WHy do I get "ans = 1" in the Command Window?

In running a program I have written using the pdepe function, and sometime during the function call:
soln=pdepe(m,@solnpde,@solnic,@solnbc,r,t,options);
I get a lot of "ans = 1" scrolling in the Command Window. The solution pdepe returns appears to be correct.
What does this mean? How can it be suppressed?
Thanks, Doug

Answers (4)

Check all of the three functions solnpde, solnic and solnbc. There must be a line somewhere that doesn't have the ; at the end, thus the output is shown in the Command Window.
Run the following line and then run your program. Hope it can help you find where the ans=1 comes from.
echo on all

4 Comments

Thanks Fangjun,
Unfortunately this has not helped. All lines in solnpde, solnic and solnbc have the ; at the end.
Do you have any further ideas?
Doug
@Douglas: Please search again. One of the called function contains a line with a missing trailing semicolon.

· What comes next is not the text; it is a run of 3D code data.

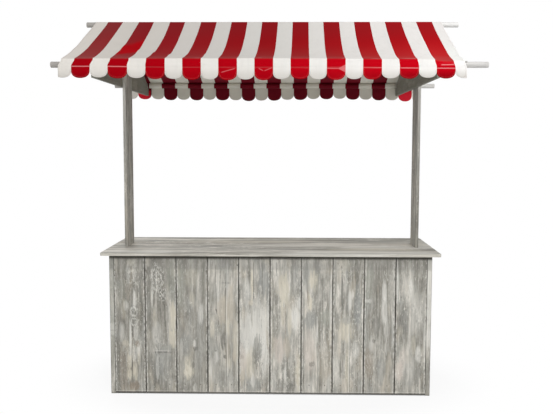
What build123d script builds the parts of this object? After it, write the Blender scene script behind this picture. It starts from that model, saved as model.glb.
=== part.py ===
"""Wooden market stall: a boarded counter, two plank posts and a striped awning on three poles.

Frame: X along the counter, Y from the customer's side to the seller's side, Z up.
The origin is on the ground under the middle of the counter. All sizes are in millimetres.
"""

import math
import os

from build123d import *

os.makedirs("parts", exist_ok=True)

# ---------------------------------------------------------------- driving dimensions
# counter
board_count = 10              # boards across the front
board_pitch = 200.0           # from one board's seam to the next
front_board_thickness = 18.0
side_board_count = 4          # boards in each end of the counter
side_board_thickness = 28.0
counter_depth = 748.0         # over the front boards, to the back edge of the ends
counter_height = 921.0        # up to the top's upper face
front_board_floor_gap = 6.0   # the front boards hang clear of the ground

# joint between two boards
seam_gap = 2.0                # between the faces of two boards
seam_chamfer = 2.5            # on each long edge, so that a seam is a V
tongue_length = 8.0
tongue_clearance = 0.4        # all round the tongue in its groove

# counter top
top_thickness = 18.0
top_side_overhang = 54.0
top_front_overhang = 26.0
top_corner_radius = 20.0
top_edge_softening = 2.0

# rails inside the counter
rail_height = 45.0
rail_thickness = 28.0
side_rail_width = 60.0        # wide enough for the post's mortise
bottom_rail_height = 40.0     # ground to the underside of the bottom rails

# posts
post_thickness = 20.0
post_depth = 205.0
post_inset = 15.0             # from a counter end's inner face to the post
post_clearance = 0.4          # round a post in its mortises and in the top's slot
post_top_gap = 18.0           # from the post's top to the ridge pole's underside
post_edge_softening = 2.0

# poles
pole_radius = 17.5
pole_overhang = 213.0          # each pole, past each end of the counter
pole_end_rounding = 3.0
pole_seat_clearance = 0.4     # between a pole and its seat
eaves_reach = 777.0           # ridge pole to front pole, and to rear pole, along Y
eaves_height = 2060.0         # middle of the front and rear poles
ridge_rise = 344.0            # middle of the ridge pole over the other two

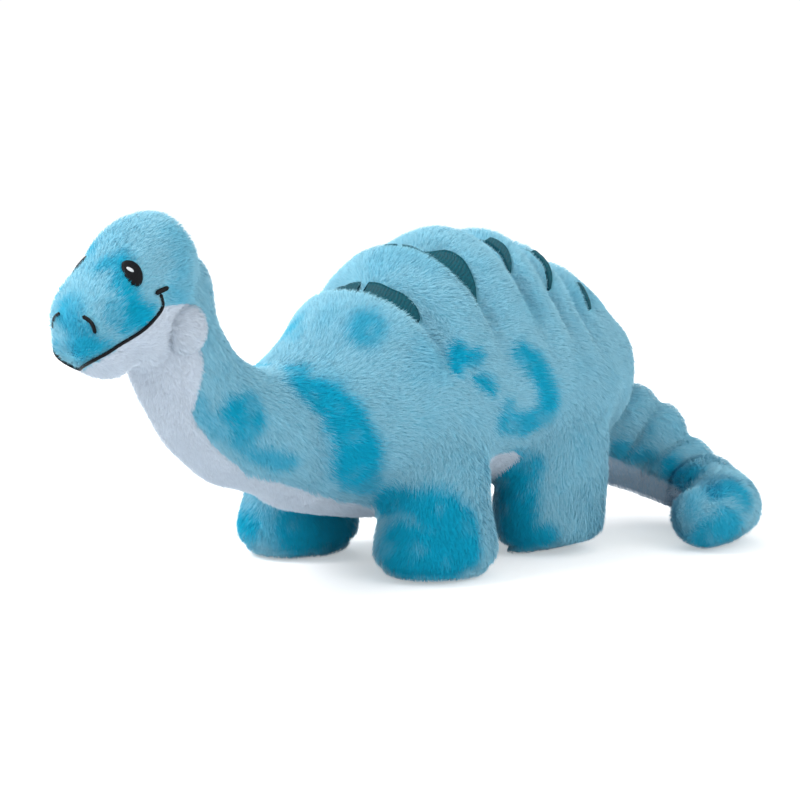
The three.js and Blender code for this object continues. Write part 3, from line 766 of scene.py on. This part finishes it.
for k, body in enumerate(BODY_NAMES):
    cover(k, body)
bpy.data.objects.remove(skin)
SKIN_TREE = BVHTree.FromPolygons(points.tolist(), quads.tolist())


# Embroidery
def smooth_line(line, count):
    return eased(np.asarray(line, float), np.linspace(0, 1, count))


def stitched(o, along, material):
    """Finish a satin-stitched piece of the head, with its run across the threads."""
    layer = o.data.attributes.new("Along", "FLOAT", "POINT")
    layer.data.foreach_set("value", np.asarray(along, np.float32))
    o.data.materials.append(material)
    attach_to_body(o, "head")
    return o


def thread_line(name, hits, width, rise, sink):
    """A satin-stitched line over surface points: a low rounded ribbon with closed ends."""
    p = np.array([h[0] for h in hits])
    n = np.array([h[1] for h in hits])
    for _ in range(2):
        n[1:-1] = unit(n[:-2] + 2 * n[1:-1] + n[2:])
    side = unit(np.cross(unit(np.gradient(p, axis=0)), n))
    along = np.concatenate([[0], np.cumsum(np.linalg.norm(np.diff(p, axis=0), axis=1))])
    taper = np.sqrt(np.clip(np.minimum(along, along[-1] - along) / (width * 0.4), 0.05, 1))[:, None, None]
    angles = 2 * np.pi * np.arange(12) / 12
    height = np.where(np.sin(angles) > 0, rise, THREAD_ROOT)
    rings = (p + n * sink)[:, None] + side[:, None] * (np.cos(angles) * width / 2)[None, :, None] * taper
    rings = rings + n[:, None] * (np.sin(angles) * height)[None, :, None] * taper
    o = mesh_object(name, *closed(rings, [rings[0].mean(0), rings[-1].mean(0)]))
    return stitched(o, np.concatenate([np.repeat(along, 12), [0, along[-1]]]), BLACK_THREAD)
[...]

You can use the debugger to find this line: set a breakpoint in the code and step through the code line by line until the "ans = 1" appears.
Or let MLint check this for you: Open all called functions in the editor and look for the MLint warnings on the right side.
Yes. You can see from the below example how 'ans = 1' appear. You probably have some debugging line accidentally left in the code. Use break point to narrow down while file and then trace down to the line. You have to follow all the functions that are called.
>> 2-1;
>> 2-1
ans =
1
>> a=1;
>> a=1
a =
1
See updated answer for a possible way to find it out.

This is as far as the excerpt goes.